== GIVEN REQUEST ==
Return the listing word for word, as given.

[Start MATERIAL PROVIDED]

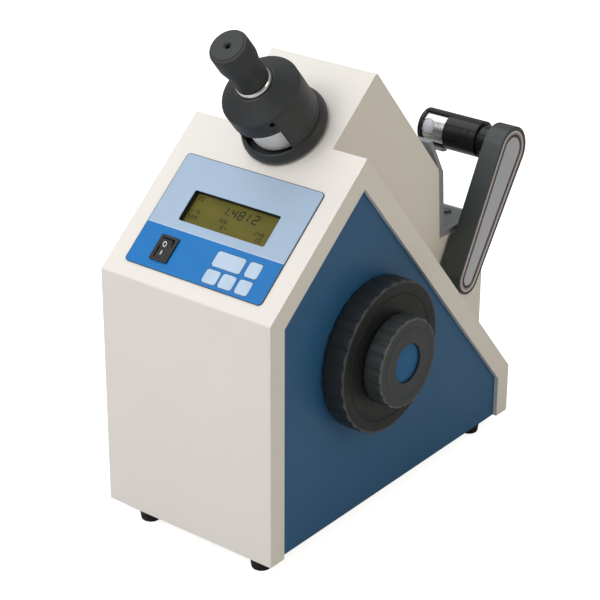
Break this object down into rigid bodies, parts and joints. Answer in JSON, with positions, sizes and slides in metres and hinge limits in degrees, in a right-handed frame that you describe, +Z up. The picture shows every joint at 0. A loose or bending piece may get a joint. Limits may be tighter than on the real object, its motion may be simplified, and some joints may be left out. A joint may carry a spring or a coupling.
{
  "type": "abbe refractometer",
  "caption": "Bench abbe refractometer with a sloping control panel, sighting telescope, side hand wheels, prism bracket and swinging lamp arm.",
  "frame": {"origin": "bottom centre of the bounding box, on the table", "axes": "+Z up, -Y towards the user and the sloping panel, +X towards the hand wheels"},
  "size_m": [0.216, 0.3788, 0.4374],
  "materials": {
    "cover_paint": "satin paint with a fine texture",
    "panel_paint": "satin paint",
    "plate_zinc": "zinc-coated sheet",
    "foot_rubber": "matt",
    "screw_steel": "plated",
    "face_plate": "two-tone printed film, satin",
    "display_glass": "clear, polished",
    "module_olive": "satin olive display in a black frame",
    "switch_black": "semi-gloss",
    "board_green": "solder resist",
    "black_anodised": "satin black anodised",
    "sleeve_chrome": "bright",
    "drum_silver": "satin",
    "frame_metal": "cast and machined",
    "bush_brass": "turned",
    "optical_glass": "polished",
    "sensor_black": "matt",
    "bracket_grey": "grey hammered paint",
    "prism_metal": "satin",
    "transformer_iron": "lacquered laminations",
    "inlet_black": "moulded",
    "wheel_black": "satin moulded",
    "shaft_steel": "turned",
    "disc_blue": "satin",
    "mirror_silver": "front-silvered",
    "eyecup_black": "satin moulded",
    "arm_black": "satin black paint",
    "inlay_grey": "satin printed plate",
    "tube_black": "gloss",
    "reflector_chrome": "bright",
    "lens_glass": "polished",
    "bulb_glass": "pale glass and metal cap",
    "key_blue": "satin moulded"
  },
  "bodies": {
    "case": {"case_cover": "cover_paint", "side_panel_left": "panel_paint", "side_panel_right": "panel_paint", "base_plate": "plate_zinc", "rubber_feet": "foot_rubber", "machine_screws": "screw_steel", "control_panel": "face_plate", "display_window": "display_glass", "display_module": "module_olive", "switch_housing": "switch_black", "keypad_board": "board_green", "telescope_base": "black_anodised", "telescope_collar": "black_anodised", "telescope_tube": "black_anodised", "objective_lens": "optical_glass", "crossline_glass": "optical_glass", "eyepiece_sleeve": "sleeve_chrome", "optical_frame": "frame_metal", "bearing_bushes": "bush_brass", "encoder_sensor": "sensor_black", "prism_bracket": "bracket_grey", "prism_block": "prism_metal", "measuring_prism": "optical_glass", "hose_nipples": "bush_brass", "lid_hinge_pin": "shaft_steel", "arm_pivot": "shaft_steel", "main_board": "board_green", "power_transformer": "transformer_iron", "power_inlet": "inlet_black"},
    "coarse_drive": {"coarse_knob": "wheel_black", "coarse_shaft": "shaft_steel", "encoder_disc": "sensor_black"},
    "fine_drive": {"fine_knob": "wheel_black", "fine_shaft": "shaft_steel", "knob_disc": "disc_blue"},
    "mirror_unit": {"sector_gear": "bush_brass", "mirror_axle": "shaft_steel", "mirror_holder": "frame_metal", "folding_mirror": "mirror_silver"},
    "drum": {"dispersion_drum": "drum_silver", "upper_compensator_prism": "optical_glass"},
    "lower_compensator": {"compensator_cell": "frame_metal", "lower_compensator_prism": "optical_glass"},
    "focus_cell": {"ocular_cell": "black_anodised", "eye_lens": "optical_glass"},
    "eyepiece": {"eyepiece_body": "eyecup_black"},
    "lid": {"prism_lid": "prism_metal", "illuminating_prism": "optical_glass"},
    "arm": {"lamp_arm": "arm_black", "arm_inlay": "inlay_grey"},
    "lamp": {"lamp_tube": "tube_black", "lamp_reflector": "reflector_chrome", "condenser_lens": "lens_glass", "lamp_bulb": "bulb_glass"},
    "rocker_paddle": {"rocker": "switch_black"},
    "button_1": {"key_1": "key_blue"},
    "button_2": {"key_2": "key_blue"},
    "button_3": {"key_3": "key_blue"},
    "button_4": {"key_4": "key_blue"},
    "button_5": {"key_5": "key_blue"}
  },
  "joints": [
    {"name": "coarse_turn", "type": "hinge", "parent": "case", "child": "coarse_drive", "pos_m": [0.077, -0.05243, 0.158], "axis": [1, 0, 0], "range_deg": [-100, 100]},
    {"name": "fine_turn", "type": "hinge", "parent": "case", "child": "fine_drive", "pos_m": [0.097, -0.05243, 0.158], "axis": [1, 0, 0], "range_deg": [-600, 600]},
    {"name": "mirror_tilt", "type": "hinge", "parent": "case", "child": "mirror_unit", "pos_m": [-0.015, 0.03378, 0.21435], "axis": [1, 0, 0], "range_deg": [-11, 11]},
    {"name": "drum_turn", "type": "hinge", "parent": "case", "child": "drum", "pos_m": [-0.015, -0.06074, 0.33969], "axis": [0, -0.6428, 0.766], "continuous": true},
    {"name": "compensator_turn", "type": "hinge", "parent": "case", "child": "lower_compensator", "pos_m": [-0.015, -0.06074, 0.33969], "axis": [0, -0.6428, 0.766], "continuous": true},
    {"name": "focus_slide", "type": "slide", "parent": "case", "child": "focus_cell", "axis": [0, -0.6428, 0.766], "range_m": [0, 0.004]},
    {"name": "eyepiece_turn", "type": "hinge", "parent": "focus_cell", "child": "eyepiece", "pos_m": [-0.015, -0.06074, 0.33969], "axis": [0, -0.6428, 0.766], "range_deg": [0, 300]},
    {"name": "lid_open", "type": "hinge", "parent": "case", "child": "lid", "pos_m": [-0.0484, 0.11357, 0.2413], "axis": [0, -1, 0], "range_deg": [0, 95]},
    {"name": "arm_swing", "type": "hinge", "parent": "case", "child": "arm", "pos_m": [0.05, 0.10517, 0.1668], "axis": [-1, 0, 0], "range_deg": [-10, 80]},
    {"name": "lamp_turn", "type": "hinge", "parent": "arm", "child": "lamp", "pos_m": [-0.002, 0.16893, 0.27292], "axis": [1, 0, 0], "range_deg": [-120, 120]},
    {"name": "rocker_tilt", "type": "hinge", "parent": "case", "child": "rocker_paddle", "pos_m": [-0.0588, -0.16347, 0.25218], "axis": [-1, 0, 0], "range_deg": [0, 18]},
    {"name": "press_1", "type": "slide", "parent": "case", "child": "button_1", "axis": [0, 0.6428, -0.766], "range_m": [0, 0.0006], "stiffness_N_per_m": 800},
    {"name": "press_2", "type": "slide", "parent": "case", "child": "button_2", "axis": [0, 0.6428, -0.766], "range_m": [0, 0.0006], "stiffness_N_per_m": 800},
    {"name": "press_3", "type": "slide", "parent": "case", "child": "button_3", "axis": [0, 0.6428, -0.766], "range_m": [0, 0.0006], "stiffness_N_per_m": 800},
    {"name": "press_4", "type": "slide", "parent": "case", "child": "button_4", "axis": [0, 0.6428, -0.766], "range_m": [0, 0.0006], "stiffness_N_per_m": 800},
    {"name": "press_5", "type": "slide", "parent": "case", "child": "button_5", "axis": [0, 0.6428, -0.766], "range_m": [0, 0.0006], "stiffness_N_per_m": 800}
  ],
  "couplings": [
    {"joint": "fine_turn", "follows": "coarse_turn", "ratio": 6},
    {"joint": "mirror_tilt", "follows": "coarse_turn", "ratio": -0.10753},
    {"joint": "compensator_turn", "follows": "drum_turn", "ratio": -1},
    {"joint": "focus_slide", "follows": "eyepiece_turn", "m_per_rad": 0.00076}
  ]
}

[End MATERIAL PROVIDED]

== PROBLEM SOLUTION ==
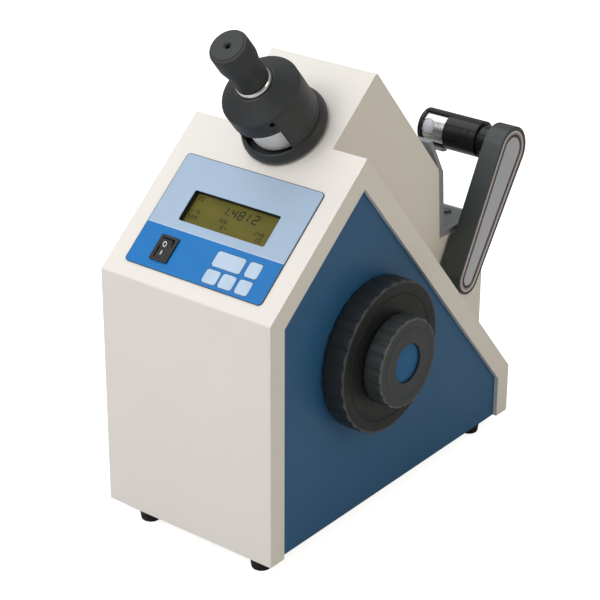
Break this object down into rigid bodies, parts and joints. Answer in JSON, with positions, sizes and slides in metres and hinge limits in degrees, in a right-handed frame that you describe, +Z up. The picture shows every joint at 0. A loose or bending piece may get a joint. Limits may be tighter than on the real object, its motion may be simplified, and some joints may be left out. A joint may carry a spring or a coupling.
{
  "type": "abbe refractometer",
  "caption": "Bench abbe refractometer with a sloping control panel, sighting telescope, side hand wheels, prism bracket and swinging lamp arm.",
  "frame": {"origin": "bottom centre of the bounding box, on the table", "axes": "+Z up, -Y towards the user and the sloping panel, +X towards the hand wheels"},
  "size_m": [0.216, 0.3788, 0.4374],
  "materials": {
    "cover_paint": "satin paint with a fine texture",
    "panel_paint": "satin paint",
    "plate_zinc": "zinc-coated sheet",
    "foot_rubber": "matt",
    "screw_steel": "plated",
    "face_plate": "two-tone printed film, satin",
    "display_glass": "clear, polished",
    "module_olive": "satin olive display in a black frame",
    "switch_black": "semi-gloss",
    "board_green": "solder resist",
    "black_anodised": "satin black anodised",
    "sleeve_chrome": "bright",
    "drum_silver": "satin",
    "frame_metal": "cast and machined",
    "bush_brass": "turned",
    "optical_glass": "polished",
    "sensor_black": "matt",
    "bracket_grey": "grey hammered paint",
    "prism_metal": "satin",
    "transformer_iron": "lacquered laminations",
    "inlet_black": "moulded",
    "wheel_black": "satin moulded",
    "shaft_steel": "turned",
    "disc_blue": "satin",
    "mirror_silver": "front-silvered",
    "eyecup_black": "satin moulded",
    "arm_black": "satin black paint",
    "inlay_grey": "satin printed plate",
    "tube_black": "gloss",
    "reflector_chrome": "bright",
    "lens_glass": "polished",
    "bulb_glass": "pale glass and metal cap",
    "key_blue": "satin moulded"
  },
  "bodies": {
    "case": {"case_cover": "cover_paint", "side_panel_left": "panel_paint", "side_panel_right": "panel_paint", "base_plate": "plate_zinc", "rubber_feet": "foot_rubber", "machine_screws": "screw_steel", "control_panel": "face_plate", "display_window": "display_glass", "display_module": "module_olive", "switch_housing": "switch_black", "keypad_board": "board_green", "telescope_base": "black_anodised", "telescope_collar": "black_anodised", "telescope_tube": "black_anodised", "objective_lens": "optical_glass", "crossline_glass": "optical_glass", "eyepiece_sleeve": "sleeve_chrome", "optical_frame": "frame_metal", "bearing_bushes": "bush_brass", "encoder_sensor": "sensor_black", "prism_bracket": "bracket_grey", "prism_block": "prism_metal", "measuring_prism": "optical_glass", "hose_nipples": "bush_brass", "lid_hinge_pin": "shaft_steel", "arm_pivot": "shaft_steel", "main_board": "board_green", "power_transformer": "transformer_iron", "power_inlet": "inlet_black"},
    "coarse_drive": {"coarse_knob": "wheel_black", "coarse_shaft": "shaft_steel", "encoder_disc": "sensor_black"},
    "fine_drive": {"fine_knob": "wheel_black", "fine_shaft": "shaft_steel", "knob_disc": "disc_blue"},
    "mirror_unit": {"sector_gear": "bush_brass", "mirror_axle": "shaft_steel", "mirror_holder": "frame_metal", "folding_mirror": "mirror_silver"},
    "drum": {"dispersion_drum": "drum_silver", "upper_compensator_prism": "optical_glass"},
    "lower_compensator": {"compensator_cell": "frame_metal", "lower_compensator_prism": "optical_glass"},
    "focus_cell": {"ocular_cell": "black_anodised", "eye_lens": "optical_glass"},
    "eyepiece": {"eyepiece_body": "eyecup_black"},
    "lid": {"prism_lid": "prism_metal", "illuminating_prism": "optical_glass"},
    "arm": {"lamp_arm": "arm_black", "arm_inlay": "inlay_grey"},
    "lamp": {"lamp_tube": "tube_black", "lamp_reflector": "reflector_chrome", "condenser_lens": "lens_glass", "lamp_bulb": "bulb_glass"},
    "rocker_paddle": {"rocker": "switch_black"},
    "button_1": {"key_1": "key_blue"},
    "button_2": {"key_2": "key_blue"},
    "button_3": {"key_3": "key_blue"},
    "button_4": {"key_4": "key_blue"},
    "button_5": {"key_5": "key_blue"}
  },
  "joints": [
    {"name": "coarse_turn", "type": "hinge", "parent": "case", "child": "coarse_drive", "pos_m": [0.077, -0.05243, 0.158], "axis": [1, 0, 0], "range_deg": [-100, 100]},
    {"name": "fine_turn", "type": "hinge", "parent": "case", "child": "fine_drive", "pos_m": [0.097, -0.05243, 0.158], "axis": [1, 0, 0], "range_deg": [-600, 600]},
    {"name": "mirror_tilt", "type": "hinge", "parent": "case", "child": "mirror_unit", "pos_m": [-0.015, 0.03378, 0.21435], "axis": [1, 0, 0], "range_deg": [-11, 11]},
    {"name": "drum_turn", "type": "hinge", "parent": "case", "child": "drum", "pos_m": [-0.015, -0.06074, 0.33969], "axis": [0, -0.6428, 0.766], "continuous": true},
    {"name": "compensator_turn", "type": "hinge", "parent": "case", "child": "lower_compensator", "pos_m": [-0.015, -0.06074, 0.33969], "axis": [0, -0.6428, 0.766], "continuous": true},
    {"name": "focus_slide", "type": "slide", "parent": "case", "child": "focus_cell", "axis": [0, -0.6428, 0.766], "range_m": [0, 0.004]},
    {"name": "eyepiece_turn", "type": "hinge", "parent": "focus_cell", "child": "eyepiece", "pos_m": [-0.015, -0.06074, 0.33969], "axis": [0, -0.6428, 0.766], "range_deg": [0, 300]},
    {"name": "lid_open", "type": "hinge", "parent": "case", "child": "lid", "pos_m": [-0.0484, 0.11357, 0.2413], "axis": [0, -1, 0], "range_deg": [0, 95]},
    {"name": "arm_swing", "type": "hinge", "parent": "case", "child": "arm", "pos_m": [0.05, 0.10517, 0.1668], "axis": [-1, 0, 0], "range_deg": [-10, 80]},
    {"name": "lamp_turn", "type": "hinge", "parent": "arm", "child": "lamp", "pos_m": [-0.002, 0.16893, 0.27292], "axis": [1, 0, 0], "range_deg": [-120, 120]},
    {"name": "rocker_tilt", "type": "hinge", "parent": "case", "child": "rocker_paddle", "pos_m": [-0.0588, -0.16347, 0.25218], "axis": [-1, 0, 0], "range_deg": [0, 18]},
    {"name": "press_1", "type": "slide", "parent": "case", "child": "button_1", "axis": [0, 0.6428, -0.766], "range_m": [0, 0.0006], "stiffness_N_per_m": 800},
    {"name": "press_2", "type": "slide", "parent": "case", "child": "button_2", "axis": [0, 0.6428, -0.766], "range_m": [0, 0.0006], "stiffness_N_per_m": 800},
    {"name": "press_3", "type": "slide", "parent": "case", "child": "button_3", "axis": [0, 0.6428, -0.766], "range_m": [0, 0.0006], "stiffness_N_per_m": 800},
    {"name": "press_4", "type": "slide", "parent": "case", "child": "button_4", "axis": [0, 0.6428, -0.766], "range_m": [0, 0.0006], "stiffness_N_per_m": 800},
    {"name": "press_5", "type": "slide", "parent": "case", "child": "button_5", "axis": [0, 0.6428, -0.766], "range_m": [0, 0.0006], "stiffness_N_per_m": 800}
  ],
  "couplings": [
    {"joint": "fine_turn", "follows": "coarse_turn", "ratio": 6},
    {"joint": "mirror_tilt", "follows": "coarse_turn", "ratio": -0.10753},
    {"joint": "compensator_turn", "follows": "drum_turn", "ratio": -1},
    {"joint": "focus_slide", "follows": "eyepiece_turn", "m_per_rad": 0.00076}
  ]
}